Abdellah Zaidi : «J’ai fait tout mon possible pour me rappeler les moindres détails du passé»

Entretien avec Abdellah Zaidi, Avocat au barreau de Tanger

Dans ce cet entretien Abdellah Zaidi, avocat au barreau de Tanger, parle de son expérience en tant que détenu politique pendant les années de plomb.

ALM : Pourquoi avoir attendu tout ce temps pour écrire ce livre?

Abdellah Zaidi : Franchement, cette période de ma vie fut une épreuve difficile et douloureuse qui continue de me hanter. Elle a laissé des traces profondes en moi. Comme c’est d’ailleurs le cas pour les autres détenus politiques, qui ont contribué chacun de son côté à jeter la lumière sur leur expérience carcérale et puis cette phase de justice transitionnelle et la mise en place de l’Instance équité et réconciliation au Maroc. Ils ont bien réussi, à mes yeux, à décrire cette partie de l’histoire avec beaucoup de créativité, et ce par des écrits, de témoignages, des peintures, des dessins animés et des films. J’ai été toujours persuadé que tout a été dit sur la détention politique et les gens connaissent ma  propre expérience à travers ces œuvres. Mais il n’en empêche que je sentais comme une voix en moi qui me poussait à m’exprimer sur cette période de ma vie, à répondre aux questions des gens et de ma famille, en particulier mes enfants, qui en ont eu assez d’entendre «ton papa était un prisonnier».

Pourquoi avez-vous intitulé votre livre «Al Ousfour» (Le moineau)?

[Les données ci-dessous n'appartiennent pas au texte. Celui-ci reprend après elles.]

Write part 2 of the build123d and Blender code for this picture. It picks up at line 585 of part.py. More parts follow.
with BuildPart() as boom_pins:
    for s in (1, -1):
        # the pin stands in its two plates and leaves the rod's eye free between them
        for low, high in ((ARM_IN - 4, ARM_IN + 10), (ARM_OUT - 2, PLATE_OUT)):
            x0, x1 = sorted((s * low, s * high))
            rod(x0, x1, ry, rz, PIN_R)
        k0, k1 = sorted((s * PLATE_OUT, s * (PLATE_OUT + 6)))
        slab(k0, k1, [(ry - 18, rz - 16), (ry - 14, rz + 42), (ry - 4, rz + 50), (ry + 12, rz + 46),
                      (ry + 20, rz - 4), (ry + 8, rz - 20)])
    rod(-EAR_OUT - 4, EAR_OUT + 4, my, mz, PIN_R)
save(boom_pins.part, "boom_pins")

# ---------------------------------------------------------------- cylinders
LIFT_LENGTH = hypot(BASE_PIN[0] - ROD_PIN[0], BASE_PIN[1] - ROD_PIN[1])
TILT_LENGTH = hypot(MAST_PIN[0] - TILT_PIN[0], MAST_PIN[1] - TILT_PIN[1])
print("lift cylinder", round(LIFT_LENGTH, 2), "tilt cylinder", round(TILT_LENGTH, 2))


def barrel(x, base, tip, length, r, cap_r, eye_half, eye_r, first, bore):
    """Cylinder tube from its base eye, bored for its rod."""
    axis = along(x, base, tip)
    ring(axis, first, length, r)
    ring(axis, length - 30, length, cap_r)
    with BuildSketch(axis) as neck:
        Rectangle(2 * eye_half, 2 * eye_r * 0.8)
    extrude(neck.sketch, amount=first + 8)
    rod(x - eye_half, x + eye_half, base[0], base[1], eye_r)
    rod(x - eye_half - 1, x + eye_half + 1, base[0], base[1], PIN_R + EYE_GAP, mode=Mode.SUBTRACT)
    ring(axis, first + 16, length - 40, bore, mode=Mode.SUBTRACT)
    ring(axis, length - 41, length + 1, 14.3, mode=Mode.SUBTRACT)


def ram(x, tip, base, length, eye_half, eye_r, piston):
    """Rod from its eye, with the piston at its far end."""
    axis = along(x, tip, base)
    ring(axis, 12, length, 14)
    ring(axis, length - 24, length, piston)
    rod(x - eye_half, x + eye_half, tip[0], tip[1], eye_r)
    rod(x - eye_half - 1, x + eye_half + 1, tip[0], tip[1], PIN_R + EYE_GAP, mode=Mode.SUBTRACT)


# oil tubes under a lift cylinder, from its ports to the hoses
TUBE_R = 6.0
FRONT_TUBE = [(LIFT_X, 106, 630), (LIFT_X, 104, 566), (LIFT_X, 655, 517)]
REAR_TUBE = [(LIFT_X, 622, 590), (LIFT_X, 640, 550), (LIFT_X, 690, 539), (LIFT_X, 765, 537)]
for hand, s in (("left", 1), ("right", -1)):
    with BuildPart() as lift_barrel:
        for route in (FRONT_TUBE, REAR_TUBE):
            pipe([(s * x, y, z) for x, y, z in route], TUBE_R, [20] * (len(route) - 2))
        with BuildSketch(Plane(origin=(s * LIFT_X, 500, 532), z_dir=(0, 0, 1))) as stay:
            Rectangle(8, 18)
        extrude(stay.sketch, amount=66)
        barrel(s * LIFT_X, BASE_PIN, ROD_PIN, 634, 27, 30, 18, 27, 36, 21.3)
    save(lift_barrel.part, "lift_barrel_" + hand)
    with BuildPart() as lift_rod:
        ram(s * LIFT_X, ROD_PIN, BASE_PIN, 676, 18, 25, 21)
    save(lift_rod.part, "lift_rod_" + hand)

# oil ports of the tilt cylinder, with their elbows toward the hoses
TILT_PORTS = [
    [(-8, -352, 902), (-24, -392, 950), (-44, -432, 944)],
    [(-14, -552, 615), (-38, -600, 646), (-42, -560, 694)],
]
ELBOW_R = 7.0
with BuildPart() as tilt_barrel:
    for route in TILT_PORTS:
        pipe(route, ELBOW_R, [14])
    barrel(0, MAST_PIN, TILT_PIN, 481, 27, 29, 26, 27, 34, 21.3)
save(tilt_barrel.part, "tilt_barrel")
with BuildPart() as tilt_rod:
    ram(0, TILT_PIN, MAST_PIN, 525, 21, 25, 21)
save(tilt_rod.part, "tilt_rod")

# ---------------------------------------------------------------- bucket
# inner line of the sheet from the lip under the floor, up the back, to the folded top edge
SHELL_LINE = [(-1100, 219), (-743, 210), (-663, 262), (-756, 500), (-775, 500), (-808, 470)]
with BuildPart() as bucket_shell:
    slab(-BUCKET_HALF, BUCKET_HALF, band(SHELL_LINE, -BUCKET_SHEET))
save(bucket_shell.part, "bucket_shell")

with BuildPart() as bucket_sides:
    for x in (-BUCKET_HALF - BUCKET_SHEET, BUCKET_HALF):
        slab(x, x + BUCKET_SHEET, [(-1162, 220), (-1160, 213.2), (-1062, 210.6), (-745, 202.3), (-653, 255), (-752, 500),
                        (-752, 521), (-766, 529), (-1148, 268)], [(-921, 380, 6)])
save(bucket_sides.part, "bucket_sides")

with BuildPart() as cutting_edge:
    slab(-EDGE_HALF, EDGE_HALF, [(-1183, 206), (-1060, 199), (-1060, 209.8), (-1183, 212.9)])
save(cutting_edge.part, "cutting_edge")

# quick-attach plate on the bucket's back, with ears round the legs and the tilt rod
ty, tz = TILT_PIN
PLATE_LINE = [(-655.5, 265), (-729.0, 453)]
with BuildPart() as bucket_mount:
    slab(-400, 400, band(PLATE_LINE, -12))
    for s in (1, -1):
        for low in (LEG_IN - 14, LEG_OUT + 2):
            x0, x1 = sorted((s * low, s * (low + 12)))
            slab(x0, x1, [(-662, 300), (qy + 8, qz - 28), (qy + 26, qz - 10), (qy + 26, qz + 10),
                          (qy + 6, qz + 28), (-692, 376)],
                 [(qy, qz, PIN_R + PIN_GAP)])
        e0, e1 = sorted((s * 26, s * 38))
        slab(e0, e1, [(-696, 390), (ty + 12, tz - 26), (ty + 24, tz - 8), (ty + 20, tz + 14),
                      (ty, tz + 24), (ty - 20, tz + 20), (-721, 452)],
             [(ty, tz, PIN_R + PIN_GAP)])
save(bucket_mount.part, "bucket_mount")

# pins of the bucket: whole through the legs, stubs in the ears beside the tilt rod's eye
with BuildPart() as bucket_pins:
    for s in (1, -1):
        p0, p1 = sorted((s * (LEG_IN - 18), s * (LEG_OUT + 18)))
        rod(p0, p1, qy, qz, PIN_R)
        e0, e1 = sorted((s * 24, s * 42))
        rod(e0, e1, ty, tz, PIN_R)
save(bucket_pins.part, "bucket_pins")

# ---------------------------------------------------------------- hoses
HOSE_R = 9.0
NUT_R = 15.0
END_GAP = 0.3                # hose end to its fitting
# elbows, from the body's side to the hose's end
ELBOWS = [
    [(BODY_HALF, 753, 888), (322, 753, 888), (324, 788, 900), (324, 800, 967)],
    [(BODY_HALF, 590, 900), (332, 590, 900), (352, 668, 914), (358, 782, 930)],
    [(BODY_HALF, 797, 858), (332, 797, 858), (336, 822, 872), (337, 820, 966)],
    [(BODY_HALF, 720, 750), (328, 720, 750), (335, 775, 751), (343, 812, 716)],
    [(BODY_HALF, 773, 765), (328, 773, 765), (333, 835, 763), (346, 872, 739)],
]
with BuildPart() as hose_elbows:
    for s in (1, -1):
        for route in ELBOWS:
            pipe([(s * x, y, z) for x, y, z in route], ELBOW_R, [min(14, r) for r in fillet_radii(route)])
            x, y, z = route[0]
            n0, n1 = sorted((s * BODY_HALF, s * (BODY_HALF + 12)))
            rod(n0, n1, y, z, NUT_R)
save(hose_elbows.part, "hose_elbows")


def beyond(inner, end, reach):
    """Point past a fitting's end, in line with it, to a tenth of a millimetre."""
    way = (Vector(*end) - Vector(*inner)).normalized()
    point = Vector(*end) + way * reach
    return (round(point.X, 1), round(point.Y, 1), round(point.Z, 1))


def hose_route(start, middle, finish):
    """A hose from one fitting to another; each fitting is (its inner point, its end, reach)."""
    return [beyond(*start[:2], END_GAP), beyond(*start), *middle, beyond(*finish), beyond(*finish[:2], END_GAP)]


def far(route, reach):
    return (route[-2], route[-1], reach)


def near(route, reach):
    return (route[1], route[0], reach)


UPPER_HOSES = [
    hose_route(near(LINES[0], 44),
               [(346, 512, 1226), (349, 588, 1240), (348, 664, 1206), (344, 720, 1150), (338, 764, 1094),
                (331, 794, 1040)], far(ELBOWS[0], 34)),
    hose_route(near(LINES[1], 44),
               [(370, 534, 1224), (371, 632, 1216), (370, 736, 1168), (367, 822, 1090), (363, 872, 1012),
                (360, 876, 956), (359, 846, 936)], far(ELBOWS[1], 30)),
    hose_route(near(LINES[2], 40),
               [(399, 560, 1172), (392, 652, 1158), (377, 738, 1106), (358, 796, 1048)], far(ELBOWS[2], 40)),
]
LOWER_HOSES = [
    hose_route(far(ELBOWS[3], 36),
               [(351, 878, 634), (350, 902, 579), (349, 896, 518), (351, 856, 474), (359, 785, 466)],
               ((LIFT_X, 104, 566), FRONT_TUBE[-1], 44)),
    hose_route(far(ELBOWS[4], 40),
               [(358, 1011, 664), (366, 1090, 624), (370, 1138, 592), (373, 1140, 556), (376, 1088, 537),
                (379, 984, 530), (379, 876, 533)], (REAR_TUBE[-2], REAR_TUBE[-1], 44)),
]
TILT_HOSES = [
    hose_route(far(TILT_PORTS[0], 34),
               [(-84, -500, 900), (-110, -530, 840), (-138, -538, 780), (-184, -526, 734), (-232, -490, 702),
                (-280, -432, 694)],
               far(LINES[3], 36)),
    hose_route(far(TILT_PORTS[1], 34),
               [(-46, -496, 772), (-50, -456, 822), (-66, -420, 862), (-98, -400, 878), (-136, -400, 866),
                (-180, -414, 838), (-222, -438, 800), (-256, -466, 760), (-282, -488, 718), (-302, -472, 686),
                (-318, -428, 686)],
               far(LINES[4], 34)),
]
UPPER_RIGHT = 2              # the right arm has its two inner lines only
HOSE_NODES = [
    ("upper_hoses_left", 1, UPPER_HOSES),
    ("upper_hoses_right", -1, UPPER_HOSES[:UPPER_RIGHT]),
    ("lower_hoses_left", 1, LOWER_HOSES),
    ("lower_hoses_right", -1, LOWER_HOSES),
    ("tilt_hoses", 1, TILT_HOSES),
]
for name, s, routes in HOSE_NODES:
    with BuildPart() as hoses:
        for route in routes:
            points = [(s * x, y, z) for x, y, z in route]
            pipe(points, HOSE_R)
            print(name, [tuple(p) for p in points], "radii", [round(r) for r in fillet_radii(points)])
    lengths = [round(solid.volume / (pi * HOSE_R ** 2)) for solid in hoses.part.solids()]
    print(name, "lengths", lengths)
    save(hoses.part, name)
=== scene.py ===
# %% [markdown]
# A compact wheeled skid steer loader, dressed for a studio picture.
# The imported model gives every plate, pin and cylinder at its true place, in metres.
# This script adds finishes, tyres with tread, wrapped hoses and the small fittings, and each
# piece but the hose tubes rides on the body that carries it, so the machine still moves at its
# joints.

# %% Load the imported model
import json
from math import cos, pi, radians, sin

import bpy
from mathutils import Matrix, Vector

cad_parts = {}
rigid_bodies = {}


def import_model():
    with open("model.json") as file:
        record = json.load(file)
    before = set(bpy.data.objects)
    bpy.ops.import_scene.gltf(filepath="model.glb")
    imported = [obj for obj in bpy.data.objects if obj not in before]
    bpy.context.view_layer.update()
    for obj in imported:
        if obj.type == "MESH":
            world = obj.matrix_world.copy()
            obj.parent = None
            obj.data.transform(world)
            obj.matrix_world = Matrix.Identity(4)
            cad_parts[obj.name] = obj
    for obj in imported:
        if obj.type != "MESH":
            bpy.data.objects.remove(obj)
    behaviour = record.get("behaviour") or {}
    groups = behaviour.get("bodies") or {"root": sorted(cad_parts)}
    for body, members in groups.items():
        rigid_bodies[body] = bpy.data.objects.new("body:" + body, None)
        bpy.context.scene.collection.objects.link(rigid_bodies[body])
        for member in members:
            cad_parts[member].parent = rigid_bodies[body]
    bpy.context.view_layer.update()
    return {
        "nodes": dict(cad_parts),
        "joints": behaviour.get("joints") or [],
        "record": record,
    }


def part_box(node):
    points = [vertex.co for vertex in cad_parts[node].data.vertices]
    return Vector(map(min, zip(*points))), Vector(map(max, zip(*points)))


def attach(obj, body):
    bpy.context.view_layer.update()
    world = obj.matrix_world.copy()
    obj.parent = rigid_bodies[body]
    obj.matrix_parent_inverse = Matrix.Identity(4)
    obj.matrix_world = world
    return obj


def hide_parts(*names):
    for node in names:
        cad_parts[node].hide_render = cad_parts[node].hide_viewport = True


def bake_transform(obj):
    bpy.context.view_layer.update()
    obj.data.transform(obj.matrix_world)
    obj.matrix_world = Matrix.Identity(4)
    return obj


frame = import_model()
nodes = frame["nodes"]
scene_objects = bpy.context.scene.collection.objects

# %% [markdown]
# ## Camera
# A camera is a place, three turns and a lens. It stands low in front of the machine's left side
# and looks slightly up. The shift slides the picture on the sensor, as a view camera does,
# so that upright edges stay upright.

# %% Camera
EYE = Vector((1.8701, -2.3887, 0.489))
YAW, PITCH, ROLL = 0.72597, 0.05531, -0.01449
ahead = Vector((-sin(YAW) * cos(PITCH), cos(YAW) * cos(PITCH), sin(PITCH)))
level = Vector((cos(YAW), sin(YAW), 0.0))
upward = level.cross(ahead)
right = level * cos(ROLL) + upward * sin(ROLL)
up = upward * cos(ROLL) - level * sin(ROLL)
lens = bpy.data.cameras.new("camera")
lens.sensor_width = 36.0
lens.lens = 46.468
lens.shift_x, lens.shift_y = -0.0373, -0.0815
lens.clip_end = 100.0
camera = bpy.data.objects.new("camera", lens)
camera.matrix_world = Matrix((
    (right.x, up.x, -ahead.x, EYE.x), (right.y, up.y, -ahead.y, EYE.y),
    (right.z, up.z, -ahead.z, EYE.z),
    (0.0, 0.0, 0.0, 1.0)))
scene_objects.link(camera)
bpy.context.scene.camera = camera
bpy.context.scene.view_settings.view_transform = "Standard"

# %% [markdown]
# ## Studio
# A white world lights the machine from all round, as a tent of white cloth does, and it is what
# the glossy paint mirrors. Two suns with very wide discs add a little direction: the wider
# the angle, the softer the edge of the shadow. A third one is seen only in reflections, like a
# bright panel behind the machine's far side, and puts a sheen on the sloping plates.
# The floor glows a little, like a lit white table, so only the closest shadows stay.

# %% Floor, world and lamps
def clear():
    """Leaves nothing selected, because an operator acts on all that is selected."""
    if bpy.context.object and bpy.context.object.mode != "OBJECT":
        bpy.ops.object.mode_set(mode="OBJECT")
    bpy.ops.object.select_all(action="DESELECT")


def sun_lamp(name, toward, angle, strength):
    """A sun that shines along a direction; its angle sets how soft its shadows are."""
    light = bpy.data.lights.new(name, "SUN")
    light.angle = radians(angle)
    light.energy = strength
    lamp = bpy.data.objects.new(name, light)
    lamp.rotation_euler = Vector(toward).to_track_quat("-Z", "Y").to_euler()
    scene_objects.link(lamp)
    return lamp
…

L’idée du titre m’est venue d’un poème du défunt poète Abdelatif Fouadi qu’il avait intitulé «Al Ousfour» et qu’il m’avait dédié à l’époque de ma détention. Ce qui lui avait valu d’être incarcéré à son tour et de subir la torture pendant les années de plomb. Après notre libération, nous avons continué ensemble notre militantisme au sein de l’Association marocaine des droits humains. L’idée du titre m’est venue aussi du film égyptien «Al Ousfour » du célèbre cinéaste Youssef Chahine, qui symbolise en quelque sorte la liberté dans sa signification la plus large. Ce livre se distingue par le fait qu’il raconte l’histoire d’un avocat pendant l’exercice de son devoir professionnel et comment il s’est retrouvé emprisonné par le pouvoir et sans connaître son vrai crime.

Quels sont les messages que vous voulez véhiculer à travers cette œuvre?

Comme je viens de le dire, j’ai décidé pour la première fois, trois décennies et demie après ma sortie de prison, de publier ce livre. J’ai fait tout mon possible pour me rappeler les moindres détails du passé : les courriers en période de détention, des documents et données concernant les procès, les interrogatoires, les audiences, les plaidoiries, les témoignages, les visites aux détenus,…, qui ont été traités dans les œuvres des autres détenus politiques, dont la publication avait précédé la mienne. J’ai voulu mettre à nu la vie infernale dans le monde carcéral de cette époque, et ce avec beaucoup d’ironie et d’humour. J’ai voulu montrer comment j’ai pu avec d’autres détenus politiques faire face à l’injustice et aux affres de l’emprisonnement et comment j’ai réussi à ma manière à combattre la routine de la prison par le chant et l’écriture.

Quel est l’apport de ce genre de livre pour la littérature carcérale au Maroc?

Je ne peux pas nier le fait que mon livre fasse partie des écrits relevant de la littérature carcérale. C’est un travail créatif qui se distingue par un récit circonspect et unique des faits par rapport de ce qui avait été déjà dit jusque-là. Ce genre de livre ne peut être seulement une biographie circonstancielle de Al Ousfour, mais il a voulu plutôt déployer ses ailes vers d’autres personnes qu’il a côtoyées pendant son incarcération telles que les prisonniers d’opinion, les juges, les geôliers, les familles des détenus politiques,… Je suis très satisfait de l’accueil qu’il continue d’avoir auprès du lectorat et des critiques littéraires.

Est-ce que votre métier d’avocat vous empêche de vous lancer dans l’écriture?

Il se peut que mes occupations et mes contraintes professionnelles d’avocat aient été à l’origine de ce grand retard dans la publication de «Al Ousfour». Mais j’ai eu toujours un penchant pour la culture en général. Ce qui m’a permis d’exercer pendant un certain temps dans les domaines littéraires, la critique, le droit, le dessein et le cinéma. Je suis en train de travailler sur d’autres projets dans le domaine d’études et de recherches en rapport avec mon domaine.